▶ **Do this**
Start at the line containing "upper_floor();", stop at the line containing "TINY = 1e-9", and set down every line in that stretch exactly as written, and nothing else.
[Start]
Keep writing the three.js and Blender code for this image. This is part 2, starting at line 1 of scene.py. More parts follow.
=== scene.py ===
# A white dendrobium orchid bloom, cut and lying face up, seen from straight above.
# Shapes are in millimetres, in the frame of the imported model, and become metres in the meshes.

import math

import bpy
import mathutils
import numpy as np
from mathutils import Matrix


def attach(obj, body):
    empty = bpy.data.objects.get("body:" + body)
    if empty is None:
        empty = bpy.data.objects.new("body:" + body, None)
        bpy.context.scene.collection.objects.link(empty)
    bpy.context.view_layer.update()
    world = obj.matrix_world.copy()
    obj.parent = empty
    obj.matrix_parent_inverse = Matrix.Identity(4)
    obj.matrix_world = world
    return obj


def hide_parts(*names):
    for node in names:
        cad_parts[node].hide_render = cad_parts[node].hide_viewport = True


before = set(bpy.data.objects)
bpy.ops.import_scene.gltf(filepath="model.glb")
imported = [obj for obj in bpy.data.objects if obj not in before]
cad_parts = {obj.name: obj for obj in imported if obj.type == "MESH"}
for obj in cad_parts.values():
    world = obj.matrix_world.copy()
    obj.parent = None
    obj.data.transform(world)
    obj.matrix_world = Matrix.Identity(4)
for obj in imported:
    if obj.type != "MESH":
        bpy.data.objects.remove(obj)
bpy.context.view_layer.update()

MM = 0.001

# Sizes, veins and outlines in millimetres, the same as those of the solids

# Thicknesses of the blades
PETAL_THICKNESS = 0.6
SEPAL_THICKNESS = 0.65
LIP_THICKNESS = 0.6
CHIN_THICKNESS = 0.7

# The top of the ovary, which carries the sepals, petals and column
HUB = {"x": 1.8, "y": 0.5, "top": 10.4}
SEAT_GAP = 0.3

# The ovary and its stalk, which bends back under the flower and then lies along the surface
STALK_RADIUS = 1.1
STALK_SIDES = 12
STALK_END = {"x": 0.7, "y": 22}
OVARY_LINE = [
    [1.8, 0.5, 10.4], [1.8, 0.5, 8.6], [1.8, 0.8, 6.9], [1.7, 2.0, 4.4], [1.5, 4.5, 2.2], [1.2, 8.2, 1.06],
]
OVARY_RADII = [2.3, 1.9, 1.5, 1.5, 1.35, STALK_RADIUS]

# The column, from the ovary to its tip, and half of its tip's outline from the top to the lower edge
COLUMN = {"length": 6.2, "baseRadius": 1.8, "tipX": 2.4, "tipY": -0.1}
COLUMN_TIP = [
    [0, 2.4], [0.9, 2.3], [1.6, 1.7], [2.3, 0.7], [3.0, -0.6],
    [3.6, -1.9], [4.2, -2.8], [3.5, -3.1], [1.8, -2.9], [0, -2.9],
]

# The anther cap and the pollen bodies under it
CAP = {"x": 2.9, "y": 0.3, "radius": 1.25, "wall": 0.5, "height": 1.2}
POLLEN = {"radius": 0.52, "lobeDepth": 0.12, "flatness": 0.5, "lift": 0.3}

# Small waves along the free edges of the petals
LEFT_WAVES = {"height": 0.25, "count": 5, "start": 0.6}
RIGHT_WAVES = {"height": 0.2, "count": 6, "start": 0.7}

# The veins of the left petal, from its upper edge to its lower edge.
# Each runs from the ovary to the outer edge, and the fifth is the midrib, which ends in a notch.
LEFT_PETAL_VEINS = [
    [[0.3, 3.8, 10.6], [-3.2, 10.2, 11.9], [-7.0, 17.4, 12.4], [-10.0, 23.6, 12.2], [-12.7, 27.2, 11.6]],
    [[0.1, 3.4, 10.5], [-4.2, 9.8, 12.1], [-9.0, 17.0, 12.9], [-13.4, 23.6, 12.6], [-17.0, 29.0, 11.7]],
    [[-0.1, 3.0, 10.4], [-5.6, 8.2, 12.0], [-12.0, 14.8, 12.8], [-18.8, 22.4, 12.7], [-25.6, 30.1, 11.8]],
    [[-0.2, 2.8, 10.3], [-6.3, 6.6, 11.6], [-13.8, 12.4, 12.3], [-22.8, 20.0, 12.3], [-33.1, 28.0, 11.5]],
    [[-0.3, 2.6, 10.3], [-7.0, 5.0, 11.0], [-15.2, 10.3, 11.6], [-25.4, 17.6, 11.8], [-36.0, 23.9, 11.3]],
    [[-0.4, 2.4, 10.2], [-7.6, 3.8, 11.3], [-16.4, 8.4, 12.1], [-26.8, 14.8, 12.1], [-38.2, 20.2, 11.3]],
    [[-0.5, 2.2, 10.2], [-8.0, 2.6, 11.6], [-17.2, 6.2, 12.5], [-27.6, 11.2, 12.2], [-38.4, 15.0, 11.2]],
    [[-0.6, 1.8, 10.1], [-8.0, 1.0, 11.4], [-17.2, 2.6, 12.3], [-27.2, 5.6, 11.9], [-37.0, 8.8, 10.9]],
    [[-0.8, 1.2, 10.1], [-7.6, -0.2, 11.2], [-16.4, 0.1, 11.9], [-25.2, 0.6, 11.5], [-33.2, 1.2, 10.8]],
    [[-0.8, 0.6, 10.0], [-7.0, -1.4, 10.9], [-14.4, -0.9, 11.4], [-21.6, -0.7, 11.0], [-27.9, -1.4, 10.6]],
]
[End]
[Start]
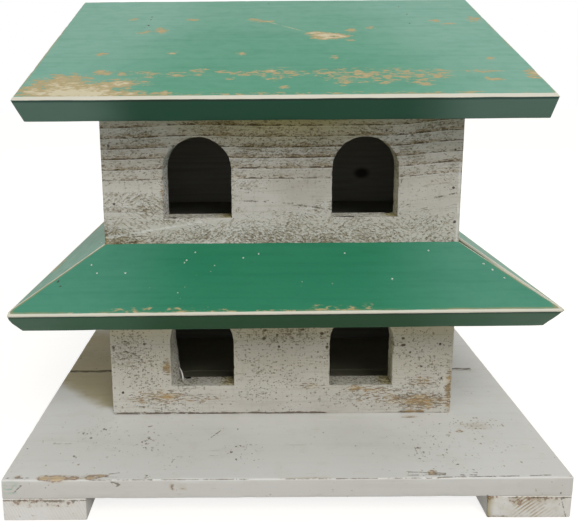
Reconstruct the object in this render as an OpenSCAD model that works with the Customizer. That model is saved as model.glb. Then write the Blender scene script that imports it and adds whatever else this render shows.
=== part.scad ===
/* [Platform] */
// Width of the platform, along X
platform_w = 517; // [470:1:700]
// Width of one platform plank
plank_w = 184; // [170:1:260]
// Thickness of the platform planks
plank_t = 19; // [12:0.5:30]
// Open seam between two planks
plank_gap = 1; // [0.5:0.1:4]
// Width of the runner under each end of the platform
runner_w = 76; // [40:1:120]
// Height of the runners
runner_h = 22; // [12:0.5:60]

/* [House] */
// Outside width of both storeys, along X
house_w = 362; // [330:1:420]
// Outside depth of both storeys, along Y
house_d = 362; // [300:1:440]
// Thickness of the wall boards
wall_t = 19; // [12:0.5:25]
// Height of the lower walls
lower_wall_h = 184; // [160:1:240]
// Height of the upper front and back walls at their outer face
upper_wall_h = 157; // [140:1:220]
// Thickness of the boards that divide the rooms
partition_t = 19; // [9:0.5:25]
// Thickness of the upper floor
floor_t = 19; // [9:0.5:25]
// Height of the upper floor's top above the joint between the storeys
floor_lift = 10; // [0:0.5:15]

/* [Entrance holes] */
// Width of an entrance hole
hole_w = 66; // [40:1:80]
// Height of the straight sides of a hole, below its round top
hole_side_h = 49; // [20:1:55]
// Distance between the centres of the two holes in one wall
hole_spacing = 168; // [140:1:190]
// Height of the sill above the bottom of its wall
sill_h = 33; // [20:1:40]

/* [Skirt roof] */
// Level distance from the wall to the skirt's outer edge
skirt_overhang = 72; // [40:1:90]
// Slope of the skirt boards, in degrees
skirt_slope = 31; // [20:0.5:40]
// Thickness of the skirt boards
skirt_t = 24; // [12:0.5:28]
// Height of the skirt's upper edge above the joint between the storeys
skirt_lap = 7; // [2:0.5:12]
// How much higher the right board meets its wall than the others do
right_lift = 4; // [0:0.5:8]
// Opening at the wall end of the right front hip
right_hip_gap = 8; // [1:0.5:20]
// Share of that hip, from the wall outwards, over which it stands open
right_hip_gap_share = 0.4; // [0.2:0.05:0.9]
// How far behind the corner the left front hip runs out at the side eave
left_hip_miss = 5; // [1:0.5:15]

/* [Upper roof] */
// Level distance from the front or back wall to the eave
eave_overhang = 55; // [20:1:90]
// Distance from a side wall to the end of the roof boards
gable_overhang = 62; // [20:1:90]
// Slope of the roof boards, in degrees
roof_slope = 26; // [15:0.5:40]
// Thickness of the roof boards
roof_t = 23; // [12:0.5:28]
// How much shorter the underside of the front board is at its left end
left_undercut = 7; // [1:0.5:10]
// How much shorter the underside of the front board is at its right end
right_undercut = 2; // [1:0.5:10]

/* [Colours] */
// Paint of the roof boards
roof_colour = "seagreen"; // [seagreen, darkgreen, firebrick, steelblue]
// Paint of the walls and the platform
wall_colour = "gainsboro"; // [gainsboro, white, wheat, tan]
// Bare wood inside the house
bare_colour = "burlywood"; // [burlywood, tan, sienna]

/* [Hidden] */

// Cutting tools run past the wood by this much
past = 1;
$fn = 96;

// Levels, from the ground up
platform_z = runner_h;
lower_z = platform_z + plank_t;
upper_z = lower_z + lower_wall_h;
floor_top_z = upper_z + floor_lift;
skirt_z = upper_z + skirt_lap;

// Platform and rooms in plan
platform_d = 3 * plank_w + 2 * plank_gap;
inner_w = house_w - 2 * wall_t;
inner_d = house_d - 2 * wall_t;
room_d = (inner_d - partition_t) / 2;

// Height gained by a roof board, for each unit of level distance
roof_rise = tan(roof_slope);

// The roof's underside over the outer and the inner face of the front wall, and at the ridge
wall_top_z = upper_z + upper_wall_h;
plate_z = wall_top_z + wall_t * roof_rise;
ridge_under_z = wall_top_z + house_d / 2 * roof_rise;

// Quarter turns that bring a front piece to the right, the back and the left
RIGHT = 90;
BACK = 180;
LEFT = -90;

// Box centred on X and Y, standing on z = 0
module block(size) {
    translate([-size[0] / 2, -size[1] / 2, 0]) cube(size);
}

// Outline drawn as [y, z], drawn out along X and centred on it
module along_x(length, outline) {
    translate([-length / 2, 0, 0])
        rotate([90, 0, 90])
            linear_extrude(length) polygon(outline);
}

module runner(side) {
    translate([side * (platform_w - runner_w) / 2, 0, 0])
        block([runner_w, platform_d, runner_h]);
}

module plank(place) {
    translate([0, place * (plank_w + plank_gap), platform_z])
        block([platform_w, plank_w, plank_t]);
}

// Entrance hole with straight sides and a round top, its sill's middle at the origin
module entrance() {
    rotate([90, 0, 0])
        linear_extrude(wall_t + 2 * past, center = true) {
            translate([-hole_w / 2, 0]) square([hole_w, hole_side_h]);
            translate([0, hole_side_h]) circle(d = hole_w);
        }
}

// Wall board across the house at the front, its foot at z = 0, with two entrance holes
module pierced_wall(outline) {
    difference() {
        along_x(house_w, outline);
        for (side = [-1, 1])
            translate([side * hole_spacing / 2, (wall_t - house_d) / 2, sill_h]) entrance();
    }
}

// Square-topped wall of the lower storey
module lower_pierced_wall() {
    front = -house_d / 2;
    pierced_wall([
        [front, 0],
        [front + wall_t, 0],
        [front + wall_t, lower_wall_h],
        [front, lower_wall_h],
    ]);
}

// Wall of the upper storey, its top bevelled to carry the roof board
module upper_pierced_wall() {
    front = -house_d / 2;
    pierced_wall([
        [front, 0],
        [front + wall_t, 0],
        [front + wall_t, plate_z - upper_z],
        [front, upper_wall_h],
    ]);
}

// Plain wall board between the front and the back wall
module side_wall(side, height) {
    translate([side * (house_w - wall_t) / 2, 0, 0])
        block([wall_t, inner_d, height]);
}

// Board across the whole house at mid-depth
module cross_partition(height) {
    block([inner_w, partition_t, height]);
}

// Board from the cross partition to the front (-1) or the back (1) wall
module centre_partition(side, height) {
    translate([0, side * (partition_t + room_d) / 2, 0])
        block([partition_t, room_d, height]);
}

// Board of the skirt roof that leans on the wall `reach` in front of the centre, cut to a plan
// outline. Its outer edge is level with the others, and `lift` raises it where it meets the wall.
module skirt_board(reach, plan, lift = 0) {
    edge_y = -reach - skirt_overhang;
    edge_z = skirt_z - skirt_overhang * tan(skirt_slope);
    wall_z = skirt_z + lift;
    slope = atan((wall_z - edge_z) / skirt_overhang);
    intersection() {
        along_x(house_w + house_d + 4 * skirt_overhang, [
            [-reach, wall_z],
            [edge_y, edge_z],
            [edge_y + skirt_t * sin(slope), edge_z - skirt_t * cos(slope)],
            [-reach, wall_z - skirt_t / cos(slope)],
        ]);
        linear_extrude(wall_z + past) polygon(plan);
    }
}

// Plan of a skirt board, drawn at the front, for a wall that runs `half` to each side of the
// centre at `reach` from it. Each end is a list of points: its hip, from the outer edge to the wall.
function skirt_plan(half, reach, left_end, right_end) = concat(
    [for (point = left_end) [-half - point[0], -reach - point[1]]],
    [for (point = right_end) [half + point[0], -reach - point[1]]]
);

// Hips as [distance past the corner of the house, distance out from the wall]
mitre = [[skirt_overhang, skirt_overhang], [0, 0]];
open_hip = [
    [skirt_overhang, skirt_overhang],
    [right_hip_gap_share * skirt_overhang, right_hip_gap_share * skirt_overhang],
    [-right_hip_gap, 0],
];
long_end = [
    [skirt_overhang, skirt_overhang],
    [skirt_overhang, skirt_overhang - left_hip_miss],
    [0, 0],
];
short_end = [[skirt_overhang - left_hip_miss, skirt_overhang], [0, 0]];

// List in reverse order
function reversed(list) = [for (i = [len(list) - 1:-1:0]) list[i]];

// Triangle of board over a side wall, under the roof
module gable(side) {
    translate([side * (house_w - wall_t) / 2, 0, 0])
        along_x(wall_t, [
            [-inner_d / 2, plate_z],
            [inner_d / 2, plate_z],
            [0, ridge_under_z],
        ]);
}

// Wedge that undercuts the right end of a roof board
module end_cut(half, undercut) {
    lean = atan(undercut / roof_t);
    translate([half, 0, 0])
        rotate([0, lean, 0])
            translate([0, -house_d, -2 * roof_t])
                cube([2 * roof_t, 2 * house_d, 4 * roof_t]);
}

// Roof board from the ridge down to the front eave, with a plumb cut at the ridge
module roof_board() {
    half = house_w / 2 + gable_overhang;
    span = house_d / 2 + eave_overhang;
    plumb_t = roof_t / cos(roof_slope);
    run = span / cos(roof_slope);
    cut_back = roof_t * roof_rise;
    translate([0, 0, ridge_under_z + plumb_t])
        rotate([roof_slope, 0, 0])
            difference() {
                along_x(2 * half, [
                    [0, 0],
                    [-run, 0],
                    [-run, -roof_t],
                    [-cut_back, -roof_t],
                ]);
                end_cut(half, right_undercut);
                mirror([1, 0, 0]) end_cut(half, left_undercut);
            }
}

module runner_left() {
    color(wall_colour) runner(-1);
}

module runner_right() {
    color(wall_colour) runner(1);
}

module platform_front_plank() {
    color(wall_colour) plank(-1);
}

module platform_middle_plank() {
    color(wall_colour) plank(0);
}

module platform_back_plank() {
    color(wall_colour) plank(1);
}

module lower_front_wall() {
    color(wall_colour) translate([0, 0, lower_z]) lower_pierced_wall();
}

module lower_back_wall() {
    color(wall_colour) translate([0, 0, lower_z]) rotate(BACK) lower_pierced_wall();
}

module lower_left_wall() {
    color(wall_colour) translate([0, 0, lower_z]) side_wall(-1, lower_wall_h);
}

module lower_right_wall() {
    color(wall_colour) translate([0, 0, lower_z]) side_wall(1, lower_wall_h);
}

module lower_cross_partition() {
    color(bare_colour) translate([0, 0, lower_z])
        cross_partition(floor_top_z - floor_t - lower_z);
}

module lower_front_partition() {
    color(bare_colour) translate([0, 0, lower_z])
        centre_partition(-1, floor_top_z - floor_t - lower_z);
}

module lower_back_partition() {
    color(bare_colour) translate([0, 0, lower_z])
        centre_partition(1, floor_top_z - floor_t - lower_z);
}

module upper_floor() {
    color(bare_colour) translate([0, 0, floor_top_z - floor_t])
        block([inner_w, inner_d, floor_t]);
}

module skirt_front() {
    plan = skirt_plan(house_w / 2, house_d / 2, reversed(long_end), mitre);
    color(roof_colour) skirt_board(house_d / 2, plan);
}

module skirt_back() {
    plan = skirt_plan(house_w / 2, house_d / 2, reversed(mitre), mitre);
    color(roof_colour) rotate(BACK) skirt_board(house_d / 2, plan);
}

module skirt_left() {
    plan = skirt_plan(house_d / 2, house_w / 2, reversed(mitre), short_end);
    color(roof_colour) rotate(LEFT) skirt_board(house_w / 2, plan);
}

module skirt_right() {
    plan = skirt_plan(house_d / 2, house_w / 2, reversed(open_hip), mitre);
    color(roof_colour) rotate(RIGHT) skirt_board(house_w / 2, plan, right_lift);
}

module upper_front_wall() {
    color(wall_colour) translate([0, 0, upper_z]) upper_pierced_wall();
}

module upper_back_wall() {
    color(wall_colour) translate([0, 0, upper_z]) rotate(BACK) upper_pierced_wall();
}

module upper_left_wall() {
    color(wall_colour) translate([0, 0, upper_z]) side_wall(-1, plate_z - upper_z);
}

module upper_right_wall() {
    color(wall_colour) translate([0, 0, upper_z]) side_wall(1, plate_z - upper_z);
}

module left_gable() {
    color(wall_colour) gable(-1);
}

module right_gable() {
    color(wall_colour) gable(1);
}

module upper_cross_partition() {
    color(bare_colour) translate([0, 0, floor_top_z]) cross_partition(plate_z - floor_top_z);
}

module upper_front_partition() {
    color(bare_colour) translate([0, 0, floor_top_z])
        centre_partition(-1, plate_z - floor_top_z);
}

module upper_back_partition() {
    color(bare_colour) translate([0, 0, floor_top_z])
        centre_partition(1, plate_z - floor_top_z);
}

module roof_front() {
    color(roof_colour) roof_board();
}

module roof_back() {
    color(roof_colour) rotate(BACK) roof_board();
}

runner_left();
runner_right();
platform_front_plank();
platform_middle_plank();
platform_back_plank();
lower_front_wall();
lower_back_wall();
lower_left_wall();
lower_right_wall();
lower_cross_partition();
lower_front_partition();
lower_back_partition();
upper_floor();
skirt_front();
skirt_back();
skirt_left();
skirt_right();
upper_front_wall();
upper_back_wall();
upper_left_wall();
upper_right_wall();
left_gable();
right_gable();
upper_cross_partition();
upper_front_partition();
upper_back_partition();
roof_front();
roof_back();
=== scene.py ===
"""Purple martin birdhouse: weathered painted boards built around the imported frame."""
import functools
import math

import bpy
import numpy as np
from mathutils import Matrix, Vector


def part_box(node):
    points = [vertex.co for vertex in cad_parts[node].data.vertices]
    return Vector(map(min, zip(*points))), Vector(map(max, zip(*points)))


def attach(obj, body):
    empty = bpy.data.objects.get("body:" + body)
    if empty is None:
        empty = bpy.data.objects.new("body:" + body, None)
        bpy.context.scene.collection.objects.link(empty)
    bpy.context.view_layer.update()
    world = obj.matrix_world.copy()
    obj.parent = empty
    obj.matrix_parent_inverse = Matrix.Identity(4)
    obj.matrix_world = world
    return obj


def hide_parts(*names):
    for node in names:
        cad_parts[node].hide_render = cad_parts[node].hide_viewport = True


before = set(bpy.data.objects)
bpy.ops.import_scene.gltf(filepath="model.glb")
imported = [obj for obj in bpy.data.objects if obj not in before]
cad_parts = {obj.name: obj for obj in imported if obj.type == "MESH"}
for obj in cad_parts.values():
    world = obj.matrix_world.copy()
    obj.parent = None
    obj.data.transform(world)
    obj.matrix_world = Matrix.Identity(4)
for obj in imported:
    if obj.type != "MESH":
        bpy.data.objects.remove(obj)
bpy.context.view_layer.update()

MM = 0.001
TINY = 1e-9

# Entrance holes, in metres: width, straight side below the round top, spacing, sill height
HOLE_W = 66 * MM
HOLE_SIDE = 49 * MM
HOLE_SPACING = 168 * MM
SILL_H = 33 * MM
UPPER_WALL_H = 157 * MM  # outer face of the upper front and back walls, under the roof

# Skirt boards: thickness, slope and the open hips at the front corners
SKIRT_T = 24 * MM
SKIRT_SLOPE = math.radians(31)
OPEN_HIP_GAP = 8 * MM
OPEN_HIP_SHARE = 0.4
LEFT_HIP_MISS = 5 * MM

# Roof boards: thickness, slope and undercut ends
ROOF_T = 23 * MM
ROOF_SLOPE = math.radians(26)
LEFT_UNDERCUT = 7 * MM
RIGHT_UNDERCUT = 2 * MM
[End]
▶ **The response**
upper_floor();
skirt_front();
skirt_back();
skirt_left();
skirt_right();
upper_front_wall();
upper_back_wall();
upper_left_wall();
upper_right_wall();
left_gable();
right_gable();
upper_cross_partition();
upper_front_partition();
upper_back_partition();
roof_front();
roof_back();
=== scene.py ===
"""Purple martin birdhouse: weathered painted boards built around the imported frame."""
import functools
import math

import bpy
import numpy as np
from mathutils import Matrix, Vector


def part_box(node):
    points = [vertex.co for vertex in cad_parts[node].data.vertices]
    return Vector(map(min, zip(*points))), Vector(map(max, zip(*points)))


def attach(obj, body):
    empty = bpy.data.objects.get("body:" + body)
    if empty is None:
        empty = bpy.data.objects.new("body:" + body, None)
        bpy.context.scene.collection.objects.link(empty)
    bpy.context.view_layer.update()
    world = obj.matrix_world.copy()
    obj.parent = empty
    obj.matrix_parent_inverse = Matrix.Identity(4)
    obj.matrix_world = world
    return obj


def hide_parts(*names):
    for node in names:
        cad_parts[node].hide_render = cad_parts[node].hide_viewport = True


before = set(bpy.data.objects)
bpy.ops.import_scene.gltf(filepath="model.glb")
imported = [obj for obj in bpy.data.objects if obj not in before]
cad_parts = {obj.name: obj for obj in imported if obj.type == "MESH"}
for obj in cad_parts.values():
    world = obj.matrix_world.copy()
    obj.parent = None
    obj.data.transform(world)
    obj.matrix_world = Matrix.Identity(4)
for obj in imported:
    if obj.type != "MESH":
        bpy.data.objects.remove(obj)
bpy.context.view_layer.update()

MM = 0.001
TINY = 1e-9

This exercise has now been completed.